Ace menyebut, Komisi VIII DPR akan mengkaji unsur mana saja yang mengalami kenaikan. Dengan begitu dapat diketahui alasan perubahan pada BPIH di tahun depan.
“Kami akan telisik di mana letak kenaikan biaya yang diusulkan Kementerian Agama RI. Apa saja komponen biaya Haji yang mengalami kenaikan. Apa saja biaya yang mengalami kenaikan itu, baik di Arab Saudi maupun layanan dalam negeri,” jelas Ace.
Masih Usulan Awal
Direktur Jenderal Penyelenggaraan Haji dan Umrah Kemenag, Hilman Latief, menyatakan masih menegosiasikan komposisi biaya haji 2024 bersama DPR RI. Ia berharap bisa mencapai titik temu yang tidak memberatkan calon jemaah haji mendatang, sekalipun ada peningkatan namun tidak terlalu besar.

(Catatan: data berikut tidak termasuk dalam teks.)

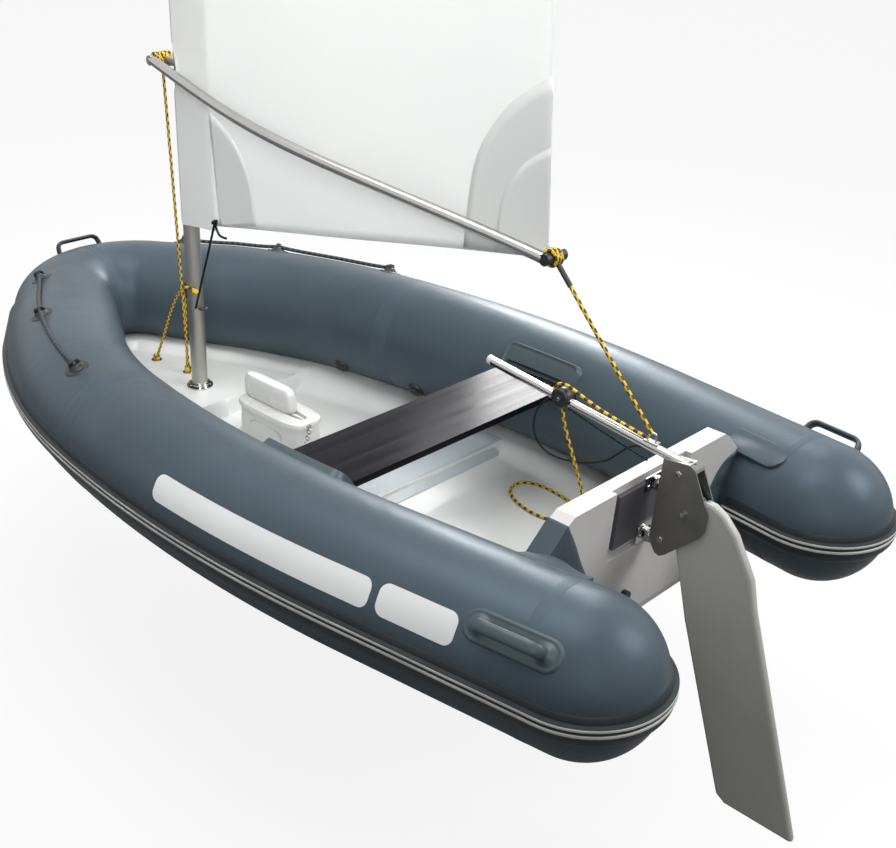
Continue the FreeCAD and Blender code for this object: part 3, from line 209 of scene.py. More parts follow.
def braid_group() -> bpy.types.NodeTree:
    """A braided rope's tracer mask and the relief of its strands, from metres along and turns around."""
    wires, given, out = new_group("braid", {"Vector": None, "Pitch": 0.02, "Share": 0.5},
                                  {"Tracer": "Float", "Height": "Float"})
    split = wires.node("SeparateXYZ", in_0=given["Vector"])
    along = wires.math("MULTIPLY", wires.math("DIVIDE", split.outputs[0], given["Pitch"]), math.tau)
    around = wires.math("MULTIPLY", split.outputs[1], math.tau)

    def crossed(first: NodeSocket, second: NodeSocket) -> list[NodeSocket]:
        """Two waves that run round the rope in opposite ways."""
        return [wires.math("SINE", wires.math(way, first, second)) for way in ("ADD", "SUBTRACT")]

    both = wires.math("MULTIPLY_ADD", wires.math("ADD", *crossed(along, around)), 0.25, 0.5)
    edge = wires.math("SUBTRACT", both, wires.math("SUBTRACT", 1.0, given["Share"]))
    wires.link(wires.ramp(edge, -0.03, 0.03), out["Tracer"])
    strands = crossed(wires.math("MULTIPLY", along, 6.0), wires.math("MULTIPLY", around, 4.0))
    wires.link(wires.math("MAXIMUM", *strands), out["Height"])
    return wires.tree


@dataclass
class Groups:
    """The shared shader groups, built once."""

    weathering: bpy.types.NodeTree = field(default_factory=weathering_group)
    weave: bpy.types.NodeTree = field(default_factory=weave_group)
    braid: bpy.types.NodeTree = field(default_factory=braid_group)


# Finishes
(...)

“Harapannya bisa terjangkau, dan bila ada penyesuaian, tidak terlalu besar. Kemenag sangat menginginkan biaya yang proporsional yang terjangkau oleh jamaah dan tetap meningkatkan kualitas layanan,” kata Hilman dihubungi reporter Tirto, Rabu (15/11/2023).
Sementara melalui keterangan resmi, Staf Khusus Menteri Agama bidang Media dan Komunikasi Publik, Wibowo Prasetyo, menjelaskan angka Rp105 juta yang diusulkan tersebut adalah BPIH yang memiliki komposisi biaya bersumber dari Bipih (biaya perjalanan ibadah haji yang harus dibayar jemaah), anggaran pendapatan dan belanja negara, nilai manfaat, dana efisiensi, dan/atau sumber lain yang sah berdasarkan ketentuan peraturan perundang-undangan.
“Jadi Bipih yang harus dibayar jemaah itu adalah bagian dari BPIH. Kalau Kemenag sampaikan usulan awal BPIH sebesar Rp105 juta bukan berarti sejumlah itu juga yang harus dibayar langsung jemaah,” jelas Wibowo di Jakarta, Rabu (15/11/2023).
Menurut dia, usulan awal dari Kemenag akan didiskusikan terlebih dahulu oleh Panitia Kerja (Panja) BPIH. Nantinya, kesepakatan pemerintah dan DPR terkait biaya haji, akan disampaikan ke presiden untuk ditetapkan melalui Peraturan Presiden. Isinya, mencakup berapa biaya haji yang dibayar jemaah dan biaya haji yang bersumber dari nilai manfaat sesuai kesepakatan pemerintah dan DPR.
“(Jadi) berapa biaya yang akan dibayar jemaah haji 2024 belum ditentukan, masih akan dibahas, sabar,” kata dia.